> _DATA EXTRACT_
######

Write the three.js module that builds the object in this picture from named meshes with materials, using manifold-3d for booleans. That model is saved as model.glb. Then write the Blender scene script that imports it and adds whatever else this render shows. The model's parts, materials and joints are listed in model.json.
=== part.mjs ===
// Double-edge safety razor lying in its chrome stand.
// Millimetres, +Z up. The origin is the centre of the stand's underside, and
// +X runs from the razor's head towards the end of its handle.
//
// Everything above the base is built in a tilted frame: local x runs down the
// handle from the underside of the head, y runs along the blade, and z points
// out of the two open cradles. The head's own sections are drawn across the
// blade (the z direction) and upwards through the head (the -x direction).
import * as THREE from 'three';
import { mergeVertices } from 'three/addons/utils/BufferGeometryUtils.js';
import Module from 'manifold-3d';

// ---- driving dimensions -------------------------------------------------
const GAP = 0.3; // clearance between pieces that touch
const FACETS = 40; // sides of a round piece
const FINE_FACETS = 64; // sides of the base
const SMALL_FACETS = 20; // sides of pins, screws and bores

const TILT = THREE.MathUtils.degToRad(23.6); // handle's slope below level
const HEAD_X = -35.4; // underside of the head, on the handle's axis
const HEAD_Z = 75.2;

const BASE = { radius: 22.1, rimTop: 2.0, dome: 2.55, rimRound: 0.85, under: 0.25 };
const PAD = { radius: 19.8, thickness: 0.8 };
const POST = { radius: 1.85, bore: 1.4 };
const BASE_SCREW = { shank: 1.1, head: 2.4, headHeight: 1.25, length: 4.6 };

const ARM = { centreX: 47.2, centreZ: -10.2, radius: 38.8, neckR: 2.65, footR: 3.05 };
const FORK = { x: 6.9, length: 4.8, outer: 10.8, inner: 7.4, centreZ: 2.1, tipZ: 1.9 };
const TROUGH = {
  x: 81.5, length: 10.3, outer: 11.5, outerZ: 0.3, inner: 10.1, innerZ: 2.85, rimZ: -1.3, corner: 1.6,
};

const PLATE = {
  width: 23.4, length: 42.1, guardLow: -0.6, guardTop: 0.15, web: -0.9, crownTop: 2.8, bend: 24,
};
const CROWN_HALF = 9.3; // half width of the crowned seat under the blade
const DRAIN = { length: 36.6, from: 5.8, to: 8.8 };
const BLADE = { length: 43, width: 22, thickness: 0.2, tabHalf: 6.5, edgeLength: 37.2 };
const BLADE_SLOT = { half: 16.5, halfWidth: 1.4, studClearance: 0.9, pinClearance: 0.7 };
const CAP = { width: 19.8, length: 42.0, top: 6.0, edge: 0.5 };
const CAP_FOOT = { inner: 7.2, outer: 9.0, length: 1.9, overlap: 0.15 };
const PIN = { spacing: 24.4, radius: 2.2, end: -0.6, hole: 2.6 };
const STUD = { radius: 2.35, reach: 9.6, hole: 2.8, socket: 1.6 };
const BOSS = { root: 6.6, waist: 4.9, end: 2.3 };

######

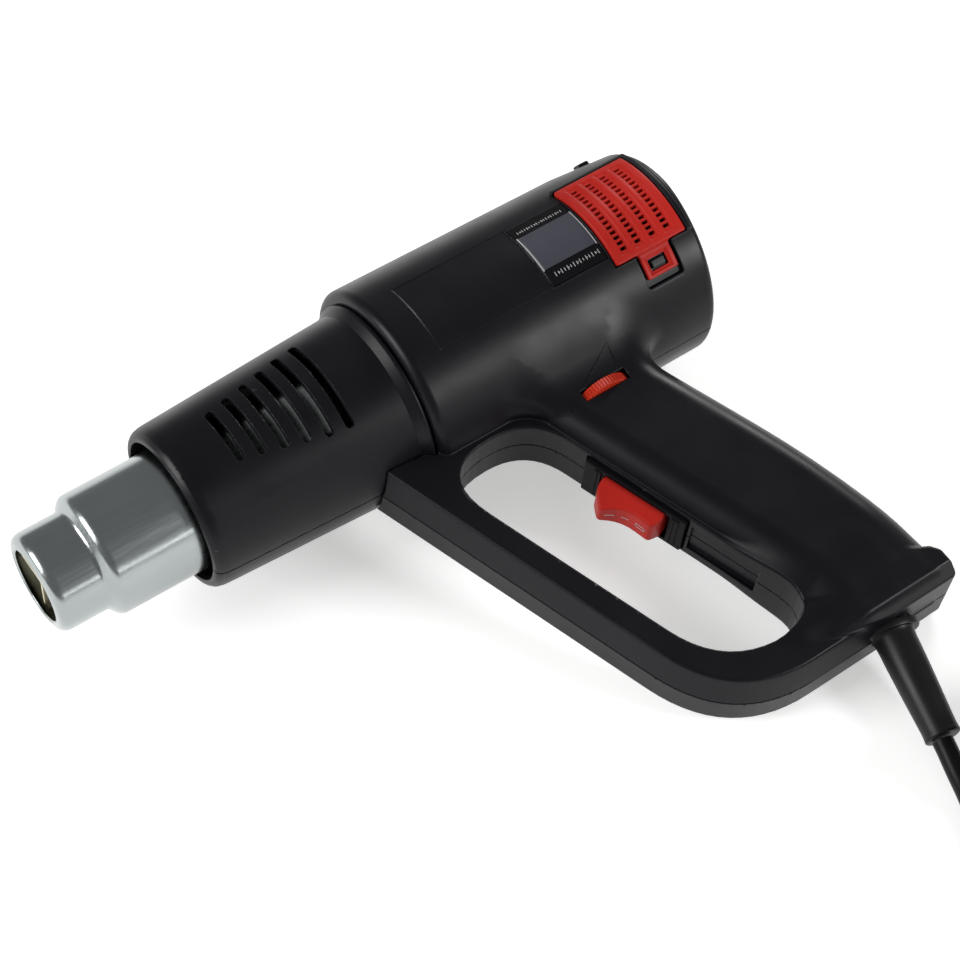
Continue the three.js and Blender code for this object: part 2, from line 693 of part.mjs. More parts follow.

######

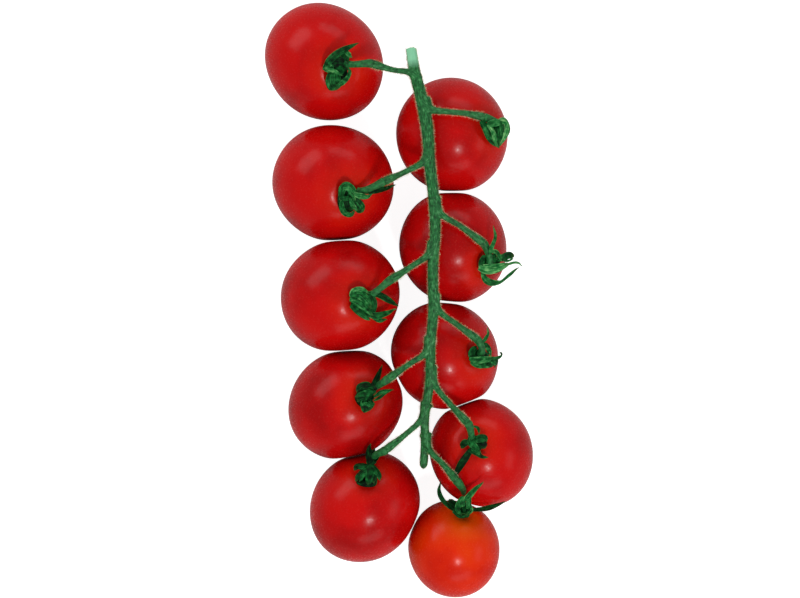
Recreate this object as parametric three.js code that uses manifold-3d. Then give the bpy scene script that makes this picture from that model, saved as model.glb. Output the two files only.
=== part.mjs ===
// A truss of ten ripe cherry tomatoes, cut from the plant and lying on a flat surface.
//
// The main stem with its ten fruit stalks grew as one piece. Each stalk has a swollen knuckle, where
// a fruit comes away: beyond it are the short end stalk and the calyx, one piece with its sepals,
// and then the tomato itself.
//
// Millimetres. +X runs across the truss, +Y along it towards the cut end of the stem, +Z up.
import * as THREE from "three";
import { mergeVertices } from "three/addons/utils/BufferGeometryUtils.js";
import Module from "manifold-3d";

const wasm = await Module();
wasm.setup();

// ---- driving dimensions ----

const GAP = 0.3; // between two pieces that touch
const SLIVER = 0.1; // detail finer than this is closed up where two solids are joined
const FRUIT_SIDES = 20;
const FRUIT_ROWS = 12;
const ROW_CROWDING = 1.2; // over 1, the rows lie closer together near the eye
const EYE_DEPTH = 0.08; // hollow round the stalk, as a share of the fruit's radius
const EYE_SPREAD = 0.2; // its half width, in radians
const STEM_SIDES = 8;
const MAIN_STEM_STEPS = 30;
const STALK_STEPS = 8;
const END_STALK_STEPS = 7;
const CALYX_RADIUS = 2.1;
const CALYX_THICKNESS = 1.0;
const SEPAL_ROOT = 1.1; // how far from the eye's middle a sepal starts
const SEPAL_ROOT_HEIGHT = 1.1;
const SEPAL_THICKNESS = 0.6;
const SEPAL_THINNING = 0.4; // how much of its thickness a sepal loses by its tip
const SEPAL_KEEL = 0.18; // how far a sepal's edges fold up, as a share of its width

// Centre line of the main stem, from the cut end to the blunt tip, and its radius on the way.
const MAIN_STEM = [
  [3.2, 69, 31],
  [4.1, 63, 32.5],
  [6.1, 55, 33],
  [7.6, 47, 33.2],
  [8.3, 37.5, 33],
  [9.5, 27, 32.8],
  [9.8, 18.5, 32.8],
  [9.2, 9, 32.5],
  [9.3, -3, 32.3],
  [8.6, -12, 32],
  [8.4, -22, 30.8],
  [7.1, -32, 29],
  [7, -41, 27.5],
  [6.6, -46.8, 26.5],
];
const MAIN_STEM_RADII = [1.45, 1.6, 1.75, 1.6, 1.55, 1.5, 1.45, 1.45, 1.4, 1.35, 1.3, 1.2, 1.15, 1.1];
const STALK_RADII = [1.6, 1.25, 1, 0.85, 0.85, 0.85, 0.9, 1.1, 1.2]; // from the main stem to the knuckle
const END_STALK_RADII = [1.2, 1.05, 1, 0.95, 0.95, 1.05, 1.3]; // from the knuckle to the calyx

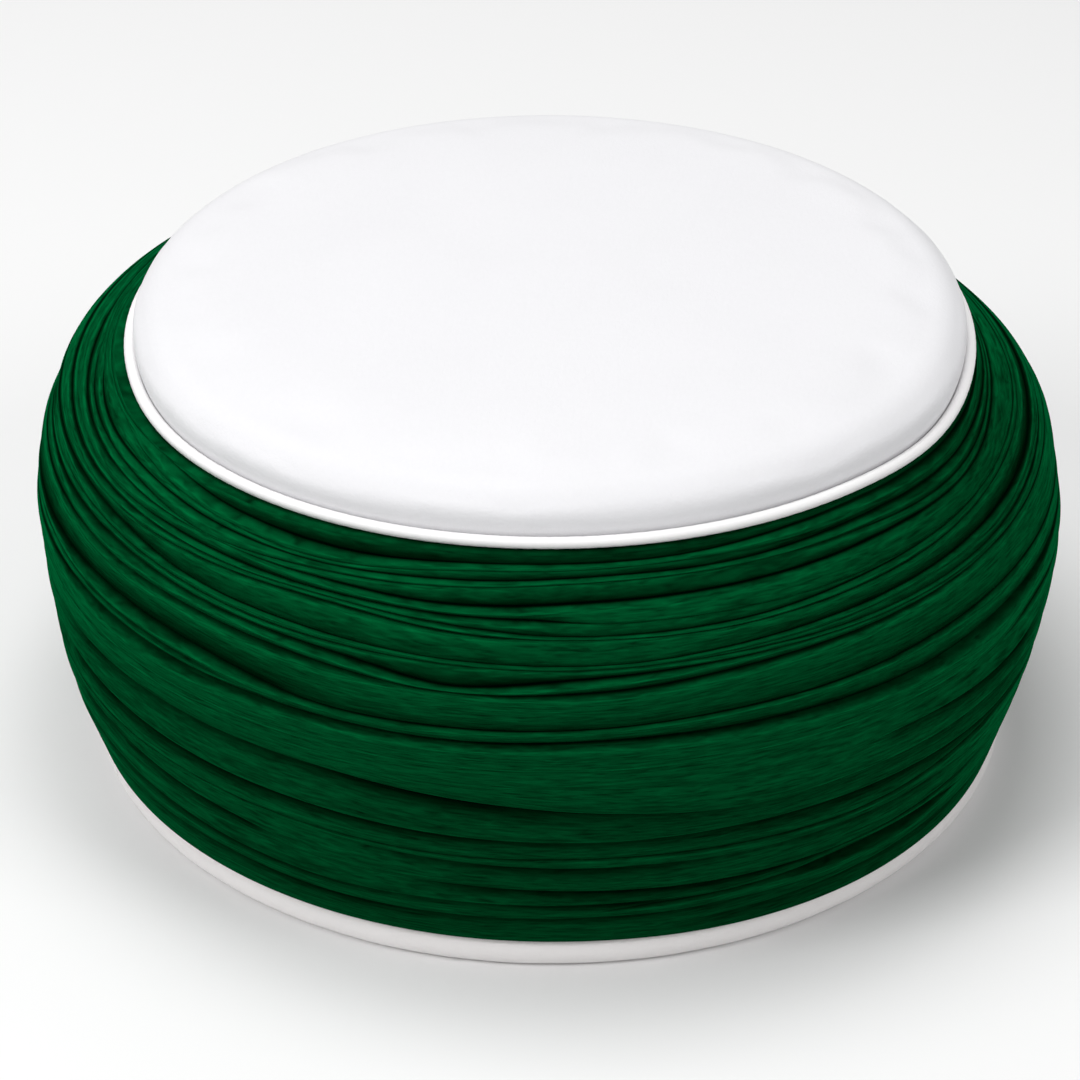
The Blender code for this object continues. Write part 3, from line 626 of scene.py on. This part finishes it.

######

> _WRITTEN PROBLEM_
Pick out the lines that contain "parts" and copy them.

> _OUTPUT FOR THIS TASK_
Write the three.js module that builds the object in this picture from named meshes with materials, using manifold-3d for booleans. That model is saved as model.glb. Then write the Blender scene script that imports it and adds whatever else this render shows. The model's parts, materials and joints are listed in model.json.
Continue the three.js and Blender code for this object: part 2, from line 693 of part.mjs. More parts follow.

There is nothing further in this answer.